Orig. autographe. - Biblioth. impér. de Saint-Pétersbourg, Ms. 914, lettre n° 31. Copie transmise par M. Allier, correspondant du ministère de l’Instruction publique.


AU ROY, MON SOUVERAIN SEIGNEUR.

Monseigneur, Je loue Dieu de vostre bonne santé et le prye vous la continuer longuement. Je croy que le plaisir qu’aurés receus à Paris ce caresme-prenant, vous aura plus faict de bien que toutes ces medecines[1]. Nous passons icy[2] le temps au mieux qui nous est possible. Mais c’est en establissant la paix, ainsy que vous dira monsr de Villeroy[3], qui sçait comme Cahors a esté remys avec toute la douceur et obeissance possible[4]. Nous paracheverons, Dieu aydant, avec

  1. Comme il était dans les habitudes très-connues de Henri III de prendre une large part des amusements du carnaval, le roi son beau-frère suppose qu’il avait ainsi passé les jours gras. Mais l’Estoile nous apprend que les précautions de régime auxquelles Henri III s’astreignit, et qu’on appelait alors une diète, durèrent depuis le 18 janvier jusqu’au commencement de mars. Il quitta seulement alors Saint-Germain pour revenir à Paris, où il célébra le carnaval, le dimanche 5 mars, « tout ainsi qu’en un jour de caresme prenant, pour ce que c’estoit le dimanche de la mi-caresme. »
  2. C’est-à-dire à Nérac. La reine Marguerite, dans ses Mémoires, fait un agréable tableau de la vie qu’elle mena dans cette résidence, de 1572 à 1582. « ... Nostre cour estoit si belle et si plaisante, que nous n’envïons point celle de France ; y ayant madame la princesse de Navarre, sa sœur, et moy avec bon nombre de dames et filles ; et le Roy mon mary estant suivy d’une belle trouppe de seigneurs et gentilshommes, aussi honnestes gens que les plus galans que j’aye veu à la cour ; et n'y avoit rien à regretter en eux, sinon qu’ils estoient huguenots.
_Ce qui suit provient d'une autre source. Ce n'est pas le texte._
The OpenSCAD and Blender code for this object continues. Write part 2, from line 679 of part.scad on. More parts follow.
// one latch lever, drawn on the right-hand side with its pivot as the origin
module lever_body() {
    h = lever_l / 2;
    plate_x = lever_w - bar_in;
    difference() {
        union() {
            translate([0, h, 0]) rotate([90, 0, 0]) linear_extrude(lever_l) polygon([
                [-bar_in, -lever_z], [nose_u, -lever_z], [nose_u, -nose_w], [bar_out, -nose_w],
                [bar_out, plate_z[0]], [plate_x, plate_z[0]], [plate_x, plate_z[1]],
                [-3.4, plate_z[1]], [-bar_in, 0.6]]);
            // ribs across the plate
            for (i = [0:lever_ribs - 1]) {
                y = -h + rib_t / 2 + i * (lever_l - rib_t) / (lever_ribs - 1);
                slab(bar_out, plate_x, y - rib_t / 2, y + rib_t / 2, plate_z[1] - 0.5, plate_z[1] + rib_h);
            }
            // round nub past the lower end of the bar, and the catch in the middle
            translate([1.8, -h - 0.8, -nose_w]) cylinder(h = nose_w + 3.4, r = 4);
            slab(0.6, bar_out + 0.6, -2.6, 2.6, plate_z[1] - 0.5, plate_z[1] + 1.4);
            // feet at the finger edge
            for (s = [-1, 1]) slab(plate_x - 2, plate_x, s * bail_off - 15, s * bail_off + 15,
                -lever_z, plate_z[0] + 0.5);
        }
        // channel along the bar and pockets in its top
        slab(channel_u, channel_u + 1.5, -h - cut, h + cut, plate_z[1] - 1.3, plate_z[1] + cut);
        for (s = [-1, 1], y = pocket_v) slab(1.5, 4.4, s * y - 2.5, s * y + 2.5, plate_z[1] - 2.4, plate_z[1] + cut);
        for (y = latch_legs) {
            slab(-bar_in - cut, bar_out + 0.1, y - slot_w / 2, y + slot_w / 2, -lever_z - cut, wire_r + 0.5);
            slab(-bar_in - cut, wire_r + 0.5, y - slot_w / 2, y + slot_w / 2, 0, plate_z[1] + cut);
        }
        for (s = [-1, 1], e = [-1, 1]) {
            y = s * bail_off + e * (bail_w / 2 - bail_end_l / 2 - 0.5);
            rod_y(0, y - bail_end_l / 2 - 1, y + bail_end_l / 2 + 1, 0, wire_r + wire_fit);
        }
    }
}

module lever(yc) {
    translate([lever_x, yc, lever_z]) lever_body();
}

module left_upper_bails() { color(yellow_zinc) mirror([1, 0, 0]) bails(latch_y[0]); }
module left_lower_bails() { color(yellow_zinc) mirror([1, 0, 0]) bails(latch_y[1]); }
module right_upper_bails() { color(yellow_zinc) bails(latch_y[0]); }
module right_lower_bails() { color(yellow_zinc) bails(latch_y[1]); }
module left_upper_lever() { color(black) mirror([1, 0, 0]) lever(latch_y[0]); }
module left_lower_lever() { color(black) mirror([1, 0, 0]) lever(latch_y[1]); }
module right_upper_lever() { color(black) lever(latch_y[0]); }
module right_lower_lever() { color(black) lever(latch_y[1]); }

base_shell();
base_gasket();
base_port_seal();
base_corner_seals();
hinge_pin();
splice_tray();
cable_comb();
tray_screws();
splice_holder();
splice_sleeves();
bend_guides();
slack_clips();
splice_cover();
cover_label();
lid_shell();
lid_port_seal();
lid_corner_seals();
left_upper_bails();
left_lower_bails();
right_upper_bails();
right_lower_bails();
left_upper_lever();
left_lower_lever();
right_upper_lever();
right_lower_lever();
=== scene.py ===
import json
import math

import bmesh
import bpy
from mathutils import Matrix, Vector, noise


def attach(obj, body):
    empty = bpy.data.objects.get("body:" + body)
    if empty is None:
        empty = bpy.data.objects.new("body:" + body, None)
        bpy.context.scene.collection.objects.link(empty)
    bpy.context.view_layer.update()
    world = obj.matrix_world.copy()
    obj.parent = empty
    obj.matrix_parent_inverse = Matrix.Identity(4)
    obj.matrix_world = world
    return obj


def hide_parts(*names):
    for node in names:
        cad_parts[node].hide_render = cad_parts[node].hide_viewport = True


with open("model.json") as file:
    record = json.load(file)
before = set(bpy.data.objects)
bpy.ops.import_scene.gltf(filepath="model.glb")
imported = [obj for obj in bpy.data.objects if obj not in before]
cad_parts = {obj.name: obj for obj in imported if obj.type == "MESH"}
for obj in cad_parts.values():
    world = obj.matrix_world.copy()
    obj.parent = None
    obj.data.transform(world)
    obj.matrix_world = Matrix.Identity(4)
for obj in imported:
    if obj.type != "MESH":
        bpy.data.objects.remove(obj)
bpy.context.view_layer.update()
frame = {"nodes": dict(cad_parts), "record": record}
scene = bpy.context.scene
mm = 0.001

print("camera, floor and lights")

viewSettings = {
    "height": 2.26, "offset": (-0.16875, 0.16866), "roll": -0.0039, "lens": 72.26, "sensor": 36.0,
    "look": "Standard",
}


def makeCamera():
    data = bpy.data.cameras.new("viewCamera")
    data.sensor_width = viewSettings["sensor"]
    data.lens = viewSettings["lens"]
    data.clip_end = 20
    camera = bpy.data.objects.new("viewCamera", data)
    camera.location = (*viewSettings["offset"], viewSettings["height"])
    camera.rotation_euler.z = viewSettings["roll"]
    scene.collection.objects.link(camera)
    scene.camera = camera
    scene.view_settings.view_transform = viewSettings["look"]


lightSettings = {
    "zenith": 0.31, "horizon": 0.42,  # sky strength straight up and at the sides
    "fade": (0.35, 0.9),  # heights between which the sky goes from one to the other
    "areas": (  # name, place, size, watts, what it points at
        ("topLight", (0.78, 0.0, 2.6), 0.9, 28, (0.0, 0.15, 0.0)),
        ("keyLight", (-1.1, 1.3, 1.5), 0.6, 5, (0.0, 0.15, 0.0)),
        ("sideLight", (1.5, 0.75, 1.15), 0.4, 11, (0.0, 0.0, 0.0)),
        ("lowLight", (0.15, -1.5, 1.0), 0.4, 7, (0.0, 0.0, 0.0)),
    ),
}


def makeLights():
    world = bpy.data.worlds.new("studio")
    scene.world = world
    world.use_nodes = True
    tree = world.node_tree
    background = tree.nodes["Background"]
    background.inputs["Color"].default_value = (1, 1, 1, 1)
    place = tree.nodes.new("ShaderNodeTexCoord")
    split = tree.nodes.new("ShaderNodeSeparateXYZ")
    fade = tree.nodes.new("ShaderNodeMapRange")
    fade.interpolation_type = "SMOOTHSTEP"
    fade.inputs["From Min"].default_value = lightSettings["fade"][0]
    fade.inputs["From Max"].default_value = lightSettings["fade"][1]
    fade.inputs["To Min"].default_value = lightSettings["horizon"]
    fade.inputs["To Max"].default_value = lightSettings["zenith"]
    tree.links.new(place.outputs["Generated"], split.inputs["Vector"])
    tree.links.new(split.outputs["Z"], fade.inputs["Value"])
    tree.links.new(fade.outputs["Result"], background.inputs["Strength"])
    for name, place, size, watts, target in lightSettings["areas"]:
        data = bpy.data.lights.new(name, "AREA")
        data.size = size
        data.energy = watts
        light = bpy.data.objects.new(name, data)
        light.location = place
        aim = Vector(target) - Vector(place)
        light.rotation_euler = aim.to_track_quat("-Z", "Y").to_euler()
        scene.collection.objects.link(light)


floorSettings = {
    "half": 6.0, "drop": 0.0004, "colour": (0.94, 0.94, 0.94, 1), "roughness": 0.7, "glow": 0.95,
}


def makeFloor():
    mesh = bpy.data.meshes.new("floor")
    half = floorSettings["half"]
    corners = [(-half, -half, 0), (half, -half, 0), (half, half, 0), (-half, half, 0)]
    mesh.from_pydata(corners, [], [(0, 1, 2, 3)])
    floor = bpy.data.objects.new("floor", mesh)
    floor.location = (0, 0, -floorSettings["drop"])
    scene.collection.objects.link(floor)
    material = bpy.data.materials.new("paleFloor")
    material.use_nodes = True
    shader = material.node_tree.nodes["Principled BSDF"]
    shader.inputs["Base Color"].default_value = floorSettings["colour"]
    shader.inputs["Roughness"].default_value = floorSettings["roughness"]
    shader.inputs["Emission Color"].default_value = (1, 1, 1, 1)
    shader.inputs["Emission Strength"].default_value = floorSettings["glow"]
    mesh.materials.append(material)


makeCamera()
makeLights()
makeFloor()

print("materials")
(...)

Mais de cette diversité de religion il ne s’en oyoit point parler ; le Roy mon mary et madame la princesse sa sœur allants d’un costé au presche, et moy et mon train à la messe, en une chapelle qui est dans le parc, d’où, comme je sortois, nous nous rassemblions pour nous aller promener ensemble, en un tres beau jardin....... et le reste de la journée se passoit en toutes sortes d’honnestes plaisirs,le bal se tenant d’ordinaire l’apres-disnée et le soir. » Pages 163, 164 de la nouvelle édition.
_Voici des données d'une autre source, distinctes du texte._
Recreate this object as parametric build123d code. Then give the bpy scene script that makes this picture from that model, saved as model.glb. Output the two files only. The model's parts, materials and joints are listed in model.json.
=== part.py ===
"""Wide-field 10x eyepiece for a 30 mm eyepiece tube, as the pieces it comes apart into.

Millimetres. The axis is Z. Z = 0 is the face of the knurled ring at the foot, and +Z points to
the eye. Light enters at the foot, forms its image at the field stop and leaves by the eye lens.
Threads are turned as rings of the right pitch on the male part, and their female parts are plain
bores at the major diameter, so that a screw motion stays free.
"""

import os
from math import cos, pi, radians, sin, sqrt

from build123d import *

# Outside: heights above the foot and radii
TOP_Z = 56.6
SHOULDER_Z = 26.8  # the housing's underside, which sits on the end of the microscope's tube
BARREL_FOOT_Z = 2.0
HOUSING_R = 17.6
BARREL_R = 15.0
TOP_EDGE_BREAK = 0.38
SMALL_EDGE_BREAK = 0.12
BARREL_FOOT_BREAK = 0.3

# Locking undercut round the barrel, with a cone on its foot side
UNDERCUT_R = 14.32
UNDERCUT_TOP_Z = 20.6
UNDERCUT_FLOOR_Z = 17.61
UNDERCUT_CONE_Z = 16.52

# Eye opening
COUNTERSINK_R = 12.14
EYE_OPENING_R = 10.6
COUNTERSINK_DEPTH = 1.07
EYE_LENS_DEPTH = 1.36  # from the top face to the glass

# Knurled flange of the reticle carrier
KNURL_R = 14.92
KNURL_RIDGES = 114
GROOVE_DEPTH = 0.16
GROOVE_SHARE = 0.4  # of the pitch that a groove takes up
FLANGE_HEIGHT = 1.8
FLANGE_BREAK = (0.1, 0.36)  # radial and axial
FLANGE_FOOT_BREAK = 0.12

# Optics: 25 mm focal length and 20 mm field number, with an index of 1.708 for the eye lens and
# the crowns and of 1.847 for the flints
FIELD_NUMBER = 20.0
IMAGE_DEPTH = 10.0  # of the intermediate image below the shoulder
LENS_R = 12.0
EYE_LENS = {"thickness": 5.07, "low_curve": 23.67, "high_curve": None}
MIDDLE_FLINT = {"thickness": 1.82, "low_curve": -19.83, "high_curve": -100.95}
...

  3. Ce ministre avait été envoyé, dès le mois de mai 1580, auprès du duc d’Alençon, et était probablement resté pour l’aider des conseils de son expérience jusqu’à l’entier établissement de la paix de Fleix.
  4. La reddition de cette ville était une des premières conditions que la cour avait exigées, en autorisant Monsieur à préparer la paix avec le roi de Navarre.